The Plot by Madeleine Bunting3
In 1957 Madeleine Bunting's father bought a fifty-year lease on a small parcel of land in a remote corner of the North York Moors, and built a war memorial chapel on the site. John Bunting seems to have been a difficult and complicated man and Madeleine Bunting uses this book to help her come to some understanding of a formidable man who, in some ways, was difficult to know and love.

I felt that the title of this book was somewhat misleading and it turned out to be not quite what I expected. I was expecting an intense history of a smallish area of land from the Neolithic to the modern era. Who lived there, how the land was cultivated and it's place in history. It seemed to me, however, to be a book which could not make up it's mind what it wanted to be: is it a history, a biography, a memoir? It turns out to be all three.

It is comprised of a series of sketches, about the North York Moors, the changing practices of agriculture, and her fathers history and relationship with the plot. I would have liked more on the history of the area as those were the chapters I found most absorbing - the chapter on the ancient and symbiotic relationship between man and sheep, for example, although it sounds boring was fascinating. In these chapters Bunting's writing is most evocative and her enthusiasm for the subject is most evident.

Where my interest tailed off was on the chapters where she 'finds herself' as she tramps across the moors, musing on her relationship with her father and her own feelings for this tiny corner of England. I found these sections unconvincing and more than a little self-indulgent. I gave the book 3 stars because although there were some outstanding chapters and some beautiful writing it failed to hold my interest throughout the whole book.

Meandering Around The Plot4
After the death of her father, Guardian columnist Madeleine Bunting set herself the task of getting to know him, the land he loved and the ideas that informed his life, by writing this book, The Plot. It is the story of a one-acre plot on the Yorkshire moors (Scotch Corner, but not, as I thought for the first few chapters, *the* Scotch Corner service station on the A1!), and the surrounding area. It's also the story of a difficult man, his family life, hopes and dreams; and it's the story of how his daughter comes to something of an understanding and acceptance of him.

John Bunting bought the Plot as an idealistic young man, rejecting his suburban origins and determined to carve out an alternative life on his own terms. On it, he built a Catholic war memorial chapel, and a habitable hut, while raising his family five miles down the road in a village cottage.

Madeleine Bunting intertwines her father's relationship to the Plot with wider themes relevant to its history - companionship, war and change. We zoom in on the details, and then zoom out again to contemplate the abstract. I'm always fascinated by details of everyday life in history, so I enjoyed reading about the drovers' roads which went from the Scottish Highlands down to London, and the old occupations and ways of life which went with them - I could picture the farmhouses lit up on a dark moorland night, the cattle secured outside as the drovers bought their ale and waited for the blacksmith to shoe some livestock, glowing sparks flying. More universally, for example, she discusses the idea of landscape and the increasing dominance of vision over the other senses.

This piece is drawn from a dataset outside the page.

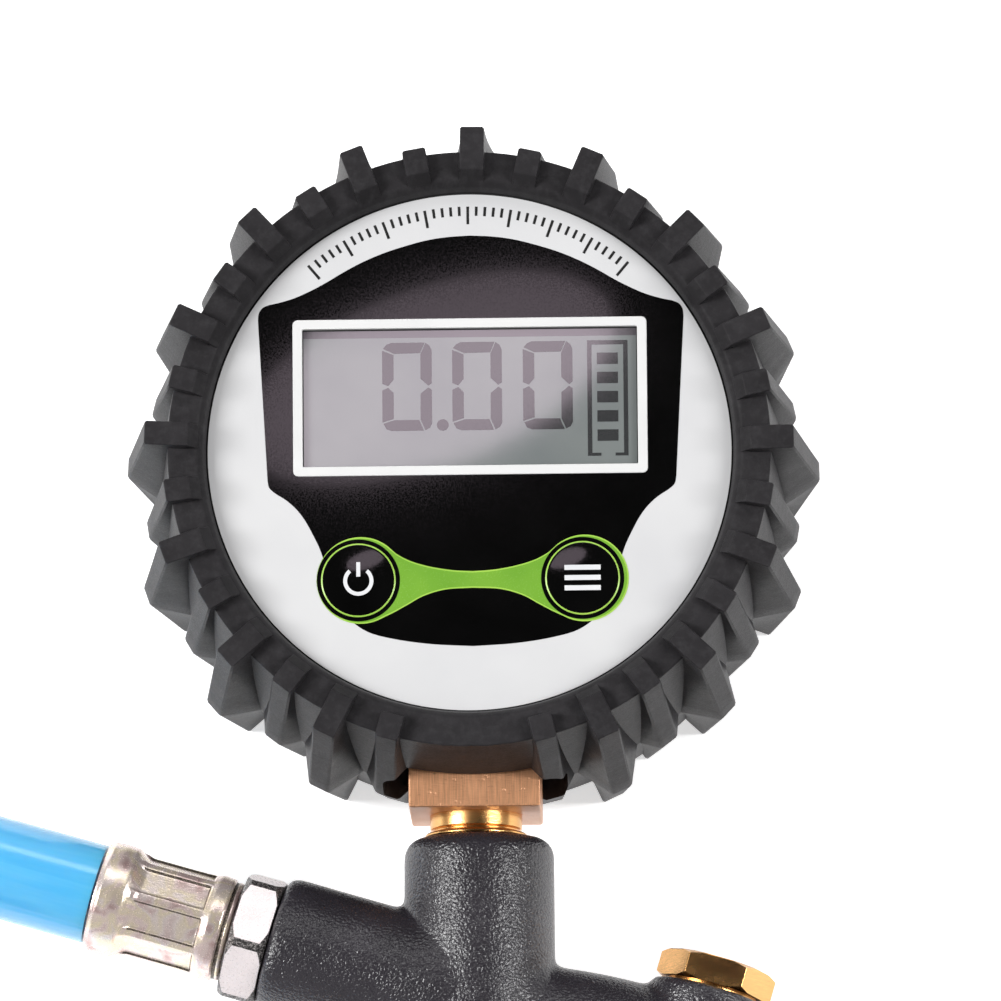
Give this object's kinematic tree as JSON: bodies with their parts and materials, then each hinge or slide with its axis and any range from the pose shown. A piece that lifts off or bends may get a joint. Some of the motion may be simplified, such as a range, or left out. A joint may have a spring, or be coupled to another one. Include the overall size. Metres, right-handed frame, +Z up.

The latter third of the book examines the social changes of the twentieth century. Growing suburbanisation, and a precarious countryside which is abandoned and then nostalgically objectified.

I give this book four stars. I enjoyed learning parts of history that were previously unfamilar to me, and the many themes covered and alluded to did give me food for thought. However, the tone sometimes felt like a Guardian feature essay, and the Plot of land itself remains intimidating and mysterious. I was also put off by the presentation of dodgy anecdotes as fact - we are told that William the Conqueror got lost in the moorland fog and wound himself up into a rage, and therefore to this day, almost a thousand years on, the villagers use the expression "he was cussing like Billy Norman". This strikes me as an implausible and twee explanation for the phrase (I could believe it had originated in more recent history as a companion piece to the story of the frustrated conqueror, but not that it has been said continuously since the eleventh century), and I wish it had been explicitly presented as a colourful but dubious explanation. It's a minor gripe, but I feel the credibility of the book was let down by it.